China has also latched onto a report released late November by the Australian government, acknowledging that Australian troops serving in Afghanistan as part of the US’ “war on terror” have committed war crimes such as killing unarmed civilians and slitting throats of young Afghans. A tweet transmitted earlier in December by a senior Chinese foreign ministry official with a picture of an Australian soldier allegedly slitting the throat of an Afghan incensed the Australian government with Prime Minister Morrison asking for an apology from China.
China’s deputy ambassador in Canberra ridiculed Morrison’s call. “People wonder why a national leader would have such a strong opinion to an artwork done by a normal young artist in China,” he told Australia’s national broadcaster ABC, adding that because of this response “more people are attentive to what happened in Afghanistan.”

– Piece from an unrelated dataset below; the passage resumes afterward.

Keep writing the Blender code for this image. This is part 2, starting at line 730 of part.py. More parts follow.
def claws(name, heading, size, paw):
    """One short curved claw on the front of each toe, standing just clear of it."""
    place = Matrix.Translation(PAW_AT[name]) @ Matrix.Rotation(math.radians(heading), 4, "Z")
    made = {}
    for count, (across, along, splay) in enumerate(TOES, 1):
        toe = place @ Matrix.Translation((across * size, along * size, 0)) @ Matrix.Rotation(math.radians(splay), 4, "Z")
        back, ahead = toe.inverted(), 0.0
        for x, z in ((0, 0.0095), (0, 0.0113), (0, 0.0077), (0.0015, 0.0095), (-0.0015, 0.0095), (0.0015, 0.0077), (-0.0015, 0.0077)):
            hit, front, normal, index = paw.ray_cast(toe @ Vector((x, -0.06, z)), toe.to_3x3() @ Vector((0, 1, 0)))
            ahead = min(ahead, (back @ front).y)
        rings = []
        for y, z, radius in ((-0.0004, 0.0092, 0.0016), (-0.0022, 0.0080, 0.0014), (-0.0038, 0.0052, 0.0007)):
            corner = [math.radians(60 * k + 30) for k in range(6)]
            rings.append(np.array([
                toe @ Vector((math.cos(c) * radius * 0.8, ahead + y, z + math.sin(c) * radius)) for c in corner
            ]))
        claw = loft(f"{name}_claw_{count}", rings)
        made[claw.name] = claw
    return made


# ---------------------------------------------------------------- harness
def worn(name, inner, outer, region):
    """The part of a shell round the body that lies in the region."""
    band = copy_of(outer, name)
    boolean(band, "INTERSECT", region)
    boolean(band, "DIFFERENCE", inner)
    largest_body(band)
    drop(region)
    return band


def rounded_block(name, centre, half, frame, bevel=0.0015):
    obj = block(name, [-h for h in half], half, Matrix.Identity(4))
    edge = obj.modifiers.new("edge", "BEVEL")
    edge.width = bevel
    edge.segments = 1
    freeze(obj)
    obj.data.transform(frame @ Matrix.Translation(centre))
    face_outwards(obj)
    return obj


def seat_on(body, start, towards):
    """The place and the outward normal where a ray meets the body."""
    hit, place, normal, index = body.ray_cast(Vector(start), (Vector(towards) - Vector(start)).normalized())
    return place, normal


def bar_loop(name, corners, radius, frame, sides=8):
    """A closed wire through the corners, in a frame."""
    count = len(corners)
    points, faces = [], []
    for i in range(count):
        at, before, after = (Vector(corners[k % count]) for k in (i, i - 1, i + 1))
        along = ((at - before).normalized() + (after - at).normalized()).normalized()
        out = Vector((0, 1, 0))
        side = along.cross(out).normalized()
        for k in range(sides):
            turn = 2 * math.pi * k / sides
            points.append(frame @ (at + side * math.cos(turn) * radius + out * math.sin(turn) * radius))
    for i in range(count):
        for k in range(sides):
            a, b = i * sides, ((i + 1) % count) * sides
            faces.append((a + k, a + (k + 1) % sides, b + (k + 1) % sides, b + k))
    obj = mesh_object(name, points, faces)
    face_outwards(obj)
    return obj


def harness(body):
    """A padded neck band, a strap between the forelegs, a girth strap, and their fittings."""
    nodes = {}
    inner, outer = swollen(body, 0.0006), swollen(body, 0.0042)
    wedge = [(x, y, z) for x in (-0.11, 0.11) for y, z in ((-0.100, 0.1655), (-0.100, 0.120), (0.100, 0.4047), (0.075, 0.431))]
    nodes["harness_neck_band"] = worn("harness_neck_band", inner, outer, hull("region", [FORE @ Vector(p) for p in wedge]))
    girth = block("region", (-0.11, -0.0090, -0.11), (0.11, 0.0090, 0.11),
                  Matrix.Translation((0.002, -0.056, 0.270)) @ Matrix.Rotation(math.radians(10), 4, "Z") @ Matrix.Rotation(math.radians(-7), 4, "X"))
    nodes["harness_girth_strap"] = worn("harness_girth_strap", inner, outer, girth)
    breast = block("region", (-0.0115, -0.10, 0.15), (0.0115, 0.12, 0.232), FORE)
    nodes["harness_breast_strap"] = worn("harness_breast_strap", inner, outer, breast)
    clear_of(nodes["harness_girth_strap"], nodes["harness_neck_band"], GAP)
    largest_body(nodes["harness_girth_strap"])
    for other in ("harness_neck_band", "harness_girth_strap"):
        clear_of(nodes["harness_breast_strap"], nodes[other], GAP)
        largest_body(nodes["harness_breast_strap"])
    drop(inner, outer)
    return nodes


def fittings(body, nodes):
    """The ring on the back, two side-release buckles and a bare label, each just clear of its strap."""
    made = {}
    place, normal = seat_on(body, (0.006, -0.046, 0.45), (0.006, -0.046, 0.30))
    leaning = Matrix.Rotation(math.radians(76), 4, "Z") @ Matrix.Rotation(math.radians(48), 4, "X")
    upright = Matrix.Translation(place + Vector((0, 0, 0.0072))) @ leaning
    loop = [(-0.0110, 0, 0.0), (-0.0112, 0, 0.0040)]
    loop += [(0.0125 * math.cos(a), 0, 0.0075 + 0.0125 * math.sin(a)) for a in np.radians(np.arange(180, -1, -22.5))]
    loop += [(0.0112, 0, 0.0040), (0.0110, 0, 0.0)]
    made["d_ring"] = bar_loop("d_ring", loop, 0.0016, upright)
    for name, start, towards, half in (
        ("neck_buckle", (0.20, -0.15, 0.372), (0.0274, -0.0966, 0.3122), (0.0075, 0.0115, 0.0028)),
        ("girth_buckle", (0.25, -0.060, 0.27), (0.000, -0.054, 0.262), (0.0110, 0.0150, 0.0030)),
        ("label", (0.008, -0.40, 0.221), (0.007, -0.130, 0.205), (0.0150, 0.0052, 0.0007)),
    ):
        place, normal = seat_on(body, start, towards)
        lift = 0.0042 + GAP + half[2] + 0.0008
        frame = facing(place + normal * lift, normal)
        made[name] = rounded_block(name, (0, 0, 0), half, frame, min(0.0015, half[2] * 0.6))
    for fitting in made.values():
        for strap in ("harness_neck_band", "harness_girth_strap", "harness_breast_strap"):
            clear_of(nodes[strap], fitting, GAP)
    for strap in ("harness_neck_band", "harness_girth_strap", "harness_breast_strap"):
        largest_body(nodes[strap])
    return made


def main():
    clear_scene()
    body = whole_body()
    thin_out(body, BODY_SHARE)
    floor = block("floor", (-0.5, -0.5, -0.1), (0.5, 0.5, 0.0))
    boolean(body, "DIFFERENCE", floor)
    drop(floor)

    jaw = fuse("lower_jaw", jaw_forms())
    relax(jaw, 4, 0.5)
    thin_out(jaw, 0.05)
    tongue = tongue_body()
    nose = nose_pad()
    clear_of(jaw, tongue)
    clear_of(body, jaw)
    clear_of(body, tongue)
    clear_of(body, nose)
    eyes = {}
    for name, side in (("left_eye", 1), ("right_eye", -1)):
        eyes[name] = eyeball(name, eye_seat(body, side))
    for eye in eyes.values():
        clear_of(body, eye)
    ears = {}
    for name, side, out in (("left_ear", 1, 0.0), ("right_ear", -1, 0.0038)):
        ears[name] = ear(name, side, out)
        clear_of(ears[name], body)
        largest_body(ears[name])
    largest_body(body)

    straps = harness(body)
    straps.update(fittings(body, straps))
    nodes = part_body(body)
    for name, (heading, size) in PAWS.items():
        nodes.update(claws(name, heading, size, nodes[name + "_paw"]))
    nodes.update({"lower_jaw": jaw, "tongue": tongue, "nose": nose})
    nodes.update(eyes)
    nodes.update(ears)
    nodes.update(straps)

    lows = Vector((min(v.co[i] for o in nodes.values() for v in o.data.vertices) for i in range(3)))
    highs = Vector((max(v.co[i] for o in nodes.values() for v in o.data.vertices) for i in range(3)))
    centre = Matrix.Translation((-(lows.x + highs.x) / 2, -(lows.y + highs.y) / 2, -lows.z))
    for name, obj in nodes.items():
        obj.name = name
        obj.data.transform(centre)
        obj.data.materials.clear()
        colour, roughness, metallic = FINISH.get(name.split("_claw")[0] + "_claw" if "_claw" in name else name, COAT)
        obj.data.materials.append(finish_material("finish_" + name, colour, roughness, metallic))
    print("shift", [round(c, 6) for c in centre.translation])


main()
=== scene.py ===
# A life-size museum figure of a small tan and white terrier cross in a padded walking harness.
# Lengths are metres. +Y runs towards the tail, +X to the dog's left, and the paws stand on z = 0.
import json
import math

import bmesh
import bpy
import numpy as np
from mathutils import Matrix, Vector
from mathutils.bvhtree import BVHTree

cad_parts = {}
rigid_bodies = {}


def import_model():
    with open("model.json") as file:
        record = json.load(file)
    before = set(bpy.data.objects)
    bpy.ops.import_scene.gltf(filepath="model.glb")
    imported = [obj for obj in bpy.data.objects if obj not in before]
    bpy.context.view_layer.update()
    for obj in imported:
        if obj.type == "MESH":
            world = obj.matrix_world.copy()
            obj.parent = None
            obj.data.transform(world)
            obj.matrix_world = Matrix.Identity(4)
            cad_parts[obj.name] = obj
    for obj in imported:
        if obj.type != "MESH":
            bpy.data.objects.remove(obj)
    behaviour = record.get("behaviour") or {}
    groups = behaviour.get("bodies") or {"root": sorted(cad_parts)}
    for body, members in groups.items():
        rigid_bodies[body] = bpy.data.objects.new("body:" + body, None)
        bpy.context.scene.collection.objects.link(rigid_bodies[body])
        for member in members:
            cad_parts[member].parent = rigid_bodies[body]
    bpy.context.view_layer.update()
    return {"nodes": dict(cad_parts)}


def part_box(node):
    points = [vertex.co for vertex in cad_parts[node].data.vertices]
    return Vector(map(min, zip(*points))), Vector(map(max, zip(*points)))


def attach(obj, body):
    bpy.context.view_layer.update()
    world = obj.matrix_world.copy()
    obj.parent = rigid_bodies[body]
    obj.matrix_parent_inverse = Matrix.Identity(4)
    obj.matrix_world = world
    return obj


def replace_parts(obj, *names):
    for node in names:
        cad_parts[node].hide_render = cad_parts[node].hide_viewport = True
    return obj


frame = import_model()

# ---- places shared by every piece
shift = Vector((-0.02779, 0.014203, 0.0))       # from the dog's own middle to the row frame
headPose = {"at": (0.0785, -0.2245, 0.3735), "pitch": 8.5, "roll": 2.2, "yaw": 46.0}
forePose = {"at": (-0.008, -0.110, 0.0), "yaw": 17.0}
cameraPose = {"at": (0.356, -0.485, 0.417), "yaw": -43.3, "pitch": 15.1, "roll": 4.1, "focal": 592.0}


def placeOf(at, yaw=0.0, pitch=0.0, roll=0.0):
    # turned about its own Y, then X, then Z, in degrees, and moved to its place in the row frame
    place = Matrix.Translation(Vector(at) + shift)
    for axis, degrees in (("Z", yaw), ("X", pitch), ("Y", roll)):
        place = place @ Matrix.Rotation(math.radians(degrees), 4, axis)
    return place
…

China’s media such as the Global Times, has also gone on the offensive, ridiculing Australia’s concerns about human rights in China, by pointing out to their troops’ behavior in Afghanistan, and Australia’s off-shore refugee processing centers in Nauru and Papua New Guinea, which have been criticized by international human rights bodies for poor living conditions and other human rights violations. “It is ludicrous for Canberra to care more about Beijing rather than its own affairs,” Global Times noted in a commentary.
The relationship is going to be strained further by the new Foreign Relations law passed in federal parliament on December 8 that gives the foreign minister powers to veto any agreement signed with a foreign government agency by state governments, universities and other government agencies. One of the projects that could face veto would be an agreement between the Victorian state government and China for state companies to join China’s flagship BRI project. Another area that will come under federal government scrutiny will be Confucius Institutes that have been set up with Australian universities.
Stan Grant, ABC’s international affairs analyst and Professor of Global Affairs at Griffiths University, argues in a posting on ABC’s website, that “too much debate is driven by commentators with scant lived experience or knowledge of China. Like it or not, China is a big power, we need to understand it to strengthen ourselves.”
Grant, an indigenous Australian, has worked as an international correspondent for CNN from Hong Kong and Beijing. He argues that Australian politicians lack a coherent China strategy. “We have grown used to an American-led world and now we are seeing the limits of that,” Grant notes. “The world is just waking up to how we deal with the emergence of an authoritarian superpower.” He also argues that Xi Jinping is a powerful leader who wants to realize a Chinese dream of a “return of China to the apex of global power” and while doing it, he wants to ensure the survival of the Chinese Communist Party.
“Can we live with that? If we can’t, what will we do?” Grant asks, adding, “that’s our short-term challenge and it will define what Australia and the world will look like in 100 years’ time.”